Keep to the lines between the one holding "route = Route()" and the one holding "obj.data.transform(world)", inclusive, and write them out exactly.

═════ Provided data

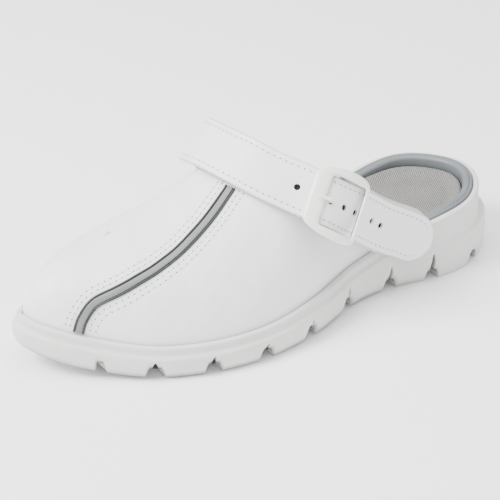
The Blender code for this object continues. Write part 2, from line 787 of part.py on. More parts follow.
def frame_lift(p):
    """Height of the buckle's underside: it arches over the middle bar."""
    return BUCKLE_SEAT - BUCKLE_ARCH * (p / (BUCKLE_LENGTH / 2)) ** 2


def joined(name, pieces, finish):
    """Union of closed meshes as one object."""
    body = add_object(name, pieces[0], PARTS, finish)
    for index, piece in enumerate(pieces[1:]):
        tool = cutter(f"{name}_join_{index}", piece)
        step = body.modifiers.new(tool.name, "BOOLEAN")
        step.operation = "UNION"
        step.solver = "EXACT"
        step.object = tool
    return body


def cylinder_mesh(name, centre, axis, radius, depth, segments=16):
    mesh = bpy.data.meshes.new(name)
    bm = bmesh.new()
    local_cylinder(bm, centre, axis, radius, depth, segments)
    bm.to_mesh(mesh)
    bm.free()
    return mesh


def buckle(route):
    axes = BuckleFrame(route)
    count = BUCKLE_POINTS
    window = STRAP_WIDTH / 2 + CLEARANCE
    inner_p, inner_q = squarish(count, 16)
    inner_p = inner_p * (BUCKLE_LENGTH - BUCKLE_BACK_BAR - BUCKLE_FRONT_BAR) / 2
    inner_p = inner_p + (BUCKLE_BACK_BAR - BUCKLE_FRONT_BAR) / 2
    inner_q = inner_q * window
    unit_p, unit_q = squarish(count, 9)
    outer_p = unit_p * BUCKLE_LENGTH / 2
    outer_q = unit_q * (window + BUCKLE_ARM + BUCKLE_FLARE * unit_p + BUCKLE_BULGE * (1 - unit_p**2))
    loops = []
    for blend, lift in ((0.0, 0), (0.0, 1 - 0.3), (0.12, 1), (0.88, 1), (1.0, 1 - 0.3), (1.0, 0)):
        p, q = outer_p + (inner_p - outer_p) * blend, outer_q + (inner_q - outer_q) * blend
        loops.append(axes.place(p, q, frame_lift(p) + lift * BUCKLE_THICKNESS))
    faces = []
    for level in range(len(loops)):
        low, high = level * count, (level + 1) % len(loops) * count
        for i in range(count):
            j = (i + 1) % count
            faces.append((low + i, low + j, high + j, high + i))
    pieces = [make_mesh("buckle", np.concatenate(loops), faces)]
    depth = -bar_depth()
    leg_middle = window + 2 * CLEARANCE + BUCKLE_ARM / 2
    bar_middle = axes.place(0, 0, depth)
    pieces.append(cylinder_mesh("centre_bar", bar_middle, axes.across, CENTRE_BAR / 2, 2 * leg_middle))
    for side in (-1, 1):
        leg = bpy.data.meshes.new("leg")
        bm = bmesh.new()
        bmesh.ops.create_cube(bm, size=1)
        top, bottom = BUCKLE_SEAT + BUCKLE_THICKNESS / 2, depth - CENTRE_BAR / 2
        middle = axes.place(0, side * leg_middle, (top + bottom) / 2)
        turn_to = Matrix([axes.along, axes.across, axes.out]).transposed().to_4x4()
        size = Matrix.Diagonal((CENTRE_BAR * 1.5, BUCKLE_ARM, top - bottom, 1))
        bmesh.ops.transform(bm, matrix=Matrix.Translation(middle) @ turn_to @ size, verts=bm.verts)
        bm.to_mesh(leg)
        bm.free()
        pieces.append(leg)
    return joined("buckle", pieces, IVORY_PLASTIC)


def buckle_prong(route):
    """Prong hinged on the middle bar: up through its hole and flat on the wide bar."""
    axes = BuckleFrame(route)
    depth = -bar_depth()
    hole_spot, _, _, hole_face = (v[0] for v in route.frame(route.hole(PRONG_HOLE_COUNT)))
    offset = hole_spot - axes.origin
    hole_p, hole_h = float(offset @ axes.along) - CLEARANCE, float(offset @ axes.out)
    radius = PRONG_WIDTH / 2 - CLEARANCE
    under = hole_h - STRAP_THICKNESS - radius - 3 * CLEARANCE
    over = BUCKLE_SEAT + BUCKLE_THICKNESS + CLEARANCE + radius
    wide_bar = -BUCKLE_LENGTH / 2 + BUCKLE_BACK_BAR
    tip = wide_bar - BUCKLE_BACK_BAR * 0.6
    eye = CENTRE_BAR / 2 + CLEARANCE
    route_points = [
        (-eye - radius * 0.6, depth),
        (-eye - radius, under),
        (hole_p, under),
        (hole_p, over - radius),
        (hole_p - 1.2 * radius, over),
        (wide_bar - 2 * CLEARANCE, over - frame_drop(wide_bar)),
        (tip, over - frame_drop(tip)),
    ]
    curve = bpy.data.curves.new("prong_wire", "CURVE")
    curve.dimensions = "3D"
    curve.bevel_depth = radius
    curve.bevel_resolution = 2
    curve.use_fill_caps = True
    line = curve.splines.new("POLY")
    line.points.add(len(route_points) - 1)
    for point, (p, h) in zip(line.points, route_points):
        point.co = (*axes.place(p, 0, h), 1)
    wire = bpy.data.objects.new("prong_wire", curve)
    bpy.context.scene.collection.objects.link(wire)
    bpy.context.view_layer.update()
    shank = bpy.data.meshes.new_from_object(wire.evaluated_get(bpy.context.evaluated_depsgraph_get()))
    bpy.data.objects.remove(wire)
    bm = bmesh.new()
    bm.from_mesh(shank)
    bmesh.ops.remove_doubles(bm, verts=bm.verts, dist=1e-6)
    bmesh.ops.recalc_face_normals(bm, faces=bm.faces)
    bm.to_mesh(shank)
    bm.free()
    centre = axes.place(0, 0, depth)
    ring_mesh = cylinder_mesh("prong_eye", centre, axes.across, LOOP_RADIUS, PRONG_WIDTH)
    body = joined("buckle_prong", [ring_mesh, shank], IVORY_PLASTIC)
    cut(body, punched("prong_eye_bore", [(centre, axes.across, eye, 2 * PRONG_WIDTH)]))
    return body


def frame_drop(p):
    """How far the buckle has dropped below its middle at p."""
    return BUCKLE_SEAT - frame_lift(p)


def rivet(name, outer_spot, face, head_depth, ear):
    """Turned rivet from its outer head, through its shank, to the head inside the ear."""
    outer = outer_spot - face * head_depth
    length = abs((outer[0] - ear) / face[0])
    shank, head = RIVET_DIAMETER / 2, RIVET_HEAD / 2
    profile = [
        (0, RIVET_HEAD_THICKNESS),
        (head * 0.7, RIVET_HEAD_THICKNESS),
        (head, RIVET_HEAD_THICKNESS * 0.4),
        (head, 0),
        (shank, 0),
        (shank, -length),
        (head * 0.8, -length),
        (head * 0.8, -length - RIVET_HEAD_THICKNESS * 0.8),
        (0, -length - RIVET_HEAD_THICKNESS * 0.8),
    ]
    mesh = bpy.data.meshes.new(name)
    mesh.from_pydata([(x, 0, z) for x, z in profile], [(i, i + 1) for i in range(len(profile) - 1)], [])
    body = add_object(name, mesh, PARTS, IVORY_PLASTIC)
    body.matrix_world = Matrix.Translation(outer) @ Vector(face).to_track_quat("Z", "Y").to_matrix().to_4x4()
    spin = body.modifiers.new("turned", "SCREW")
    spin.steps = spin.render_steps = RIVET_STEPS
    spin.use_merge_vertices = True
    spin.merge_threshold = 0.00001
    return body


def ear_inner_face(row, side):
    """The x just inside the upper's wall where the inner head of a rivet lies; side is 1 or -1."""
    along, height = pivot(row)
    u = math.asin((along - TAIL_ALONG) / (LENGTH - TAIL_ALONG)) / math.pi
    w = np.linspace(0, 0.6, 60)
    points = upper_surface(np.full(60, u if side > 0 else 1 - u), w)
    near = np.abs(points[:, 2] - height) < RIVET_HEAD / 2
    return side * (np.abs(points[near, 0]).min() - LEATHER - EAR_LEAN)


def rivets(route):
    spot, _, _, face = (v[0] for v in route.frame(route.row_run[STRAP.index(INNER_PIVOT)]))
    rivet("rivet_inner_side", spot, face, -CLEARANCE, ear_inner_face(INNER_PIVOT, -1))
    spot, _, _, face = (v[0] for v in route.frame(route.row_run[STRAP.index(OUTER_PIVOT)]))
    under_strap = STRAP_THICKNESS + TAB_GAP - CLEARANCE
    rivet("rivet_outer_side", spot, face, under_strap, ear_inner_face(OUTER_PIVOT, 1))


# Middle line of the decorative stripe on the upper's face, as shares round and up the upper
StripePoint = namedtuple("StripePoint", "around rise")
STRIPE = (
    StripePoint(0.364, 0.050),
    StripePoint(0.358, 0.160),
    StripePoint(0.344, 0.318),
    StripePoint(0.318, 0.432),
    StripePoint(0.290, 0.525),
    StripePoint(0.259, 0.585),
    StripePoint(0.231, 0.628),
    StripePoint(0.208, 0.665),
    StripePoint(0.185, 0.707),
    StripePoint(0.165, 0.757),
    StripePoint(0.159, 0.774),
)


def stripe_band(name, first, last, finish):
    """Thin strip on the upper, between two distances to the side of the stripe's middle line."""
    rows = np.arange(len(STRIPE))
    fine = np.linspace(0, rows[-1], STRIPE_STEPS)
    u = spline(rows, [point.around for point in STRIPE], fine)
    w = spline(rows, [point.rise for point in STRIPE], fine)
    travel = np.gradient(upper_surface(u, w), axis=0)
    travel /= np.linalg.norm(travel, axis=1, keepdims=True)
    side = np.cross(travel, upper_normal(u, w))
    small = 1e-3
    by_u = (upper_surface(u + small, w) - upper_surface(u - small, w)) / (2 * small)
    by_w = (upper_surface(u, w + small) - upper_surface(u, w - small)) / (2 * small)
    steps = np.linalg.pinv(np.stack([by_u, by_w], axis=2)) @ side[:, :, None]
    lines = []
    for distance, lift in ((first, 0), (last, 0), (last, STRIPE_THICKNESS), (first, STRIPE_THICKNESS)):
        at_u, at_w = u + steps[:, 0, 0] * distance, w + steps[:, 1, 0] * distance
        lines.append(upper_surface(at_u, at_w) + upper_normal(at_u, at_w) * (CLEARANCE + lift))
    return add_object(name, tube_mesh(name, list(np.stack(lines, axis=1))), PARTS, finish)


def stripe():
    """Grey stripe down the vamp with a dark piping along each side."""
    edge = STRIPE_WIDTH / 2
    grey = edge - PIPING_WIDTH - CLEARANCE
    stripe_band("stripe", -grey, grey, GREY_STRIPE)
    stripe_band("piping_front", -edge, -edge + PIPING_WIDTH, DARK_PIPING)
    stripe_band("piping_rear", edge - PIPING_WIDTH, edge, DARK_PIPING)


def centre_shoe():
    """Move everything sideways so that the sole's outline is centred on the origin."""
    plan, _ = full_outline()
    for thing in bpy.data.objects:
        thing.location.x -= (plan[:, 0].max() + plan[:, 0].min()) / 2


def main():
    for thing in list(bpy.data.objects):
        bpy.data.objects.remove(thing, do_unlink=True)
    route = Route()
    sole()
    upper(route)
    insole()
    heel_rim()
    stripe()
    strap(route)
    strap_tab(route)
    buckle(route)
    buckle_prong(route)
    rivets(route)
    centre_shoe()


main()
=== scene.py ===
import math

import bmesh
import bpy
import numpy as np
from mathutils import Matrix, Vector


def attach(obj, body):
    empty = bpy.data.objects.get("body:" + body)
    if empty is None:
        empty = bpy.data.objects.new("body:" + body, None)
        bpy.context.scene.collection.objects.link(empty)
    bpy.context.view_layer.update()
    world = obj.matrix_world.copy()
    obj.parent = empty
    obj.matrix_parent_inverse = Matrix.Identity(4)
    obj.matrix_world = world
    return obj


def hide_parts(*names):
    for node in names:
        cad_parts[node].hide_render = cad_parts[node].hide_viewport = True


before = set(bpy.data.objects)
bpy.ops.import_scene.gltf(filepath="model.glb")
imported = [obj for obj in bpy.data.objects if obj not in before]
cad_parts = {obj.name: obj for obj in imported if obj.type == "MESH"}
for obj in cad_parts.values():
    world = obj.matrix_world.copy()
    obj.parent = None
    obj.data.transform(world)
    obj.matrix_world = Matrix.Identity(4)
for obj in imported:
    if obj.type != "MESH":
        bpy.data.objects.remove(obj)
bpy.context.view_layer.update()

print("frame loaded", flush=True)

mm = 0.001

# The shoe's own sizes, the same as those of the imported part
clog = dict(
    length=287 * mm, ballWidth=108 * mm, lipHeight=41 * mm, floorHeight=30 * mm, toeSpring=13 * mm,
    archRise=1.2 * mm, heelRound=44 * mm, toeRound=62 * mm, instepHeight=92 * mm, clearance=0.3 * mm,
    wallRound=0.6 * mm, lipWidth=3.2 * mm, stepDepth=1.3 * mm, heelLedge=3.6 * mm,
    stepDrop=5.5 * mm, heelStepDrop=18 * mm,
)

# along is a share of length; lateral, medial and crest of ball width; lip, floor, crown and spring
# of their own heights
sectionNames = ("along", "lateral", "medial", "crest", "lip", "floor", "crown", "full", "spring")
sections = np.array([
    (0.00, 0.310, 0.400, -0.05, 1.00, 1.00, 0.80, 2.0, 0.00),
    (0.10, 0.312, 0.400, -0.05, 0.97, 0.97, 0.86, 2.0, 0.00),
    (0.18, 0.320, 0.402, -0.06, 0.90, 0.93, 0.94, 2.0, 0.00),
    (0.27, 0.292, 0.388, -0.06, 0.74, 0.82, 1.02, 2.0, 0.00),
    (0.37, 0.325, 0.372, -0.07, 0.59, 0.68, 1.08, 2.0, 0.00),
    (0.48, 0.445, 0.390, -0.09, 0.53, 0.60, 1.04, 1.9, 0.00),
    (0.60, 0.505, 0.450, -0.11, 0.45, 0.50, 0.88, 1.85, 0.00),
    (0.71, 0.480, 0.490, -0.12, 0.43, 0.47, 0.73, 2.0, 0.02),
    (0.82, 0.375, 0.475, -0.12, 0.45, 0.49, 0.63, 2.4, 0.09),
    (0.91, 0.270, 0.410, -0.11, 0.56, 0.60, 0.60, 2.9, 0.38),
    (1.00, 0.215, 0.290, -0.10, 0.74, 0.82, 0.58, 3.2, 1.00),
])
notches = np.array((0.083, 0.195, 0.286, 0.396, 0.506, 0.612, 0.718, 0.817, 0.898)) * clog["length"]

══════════

▸ Completed exercise:
    route = Route()
    sole()
    upper(route)
    insole()
    heel_rim()
    stripe()
    strap(route)
    strap_tab(route)
    buckle(route)
    buckle_prong(route)
    rivets(route)
    centre_shoe()


main()
=== scene.py ===
import math

import bmesh
import bpy
import numpy as np
from mathutils import Matrix, Vector


def attach(obj, body):
    empty = bpy.data.objects.get("body:" + body)
    if empty is None:
        empty = bpy.data.objects.new("body:" + body, None)
        bpy.context.scene.collection.objects.link(empty)
    bpy.context.view_layer.update()
    world = obj.matrix_world.copy()
    obj.parent = empty
    obj.matrix_parent_inverse = Matrix.Identity(4)
    obj.matrix_world = world
    return obj


def hide_parts(*names):
    for node in names:
        cad_parts[node].hide_render = cad_parts[node].hide_viewport = True


before = set(bpy.data.objects)
bpy.ops.import_scene.gltf(filepath="model.glb")
imported = [obj for obj in bpy.data.objects if obj not in before]
cad_parts = {obj.name: obj for obj in imported if obj.type == "MESH"}
for obj in cad_parts.values():
    world = obj.matrix_world.copy()
    obj.parent = None
    obj.data.transform(world)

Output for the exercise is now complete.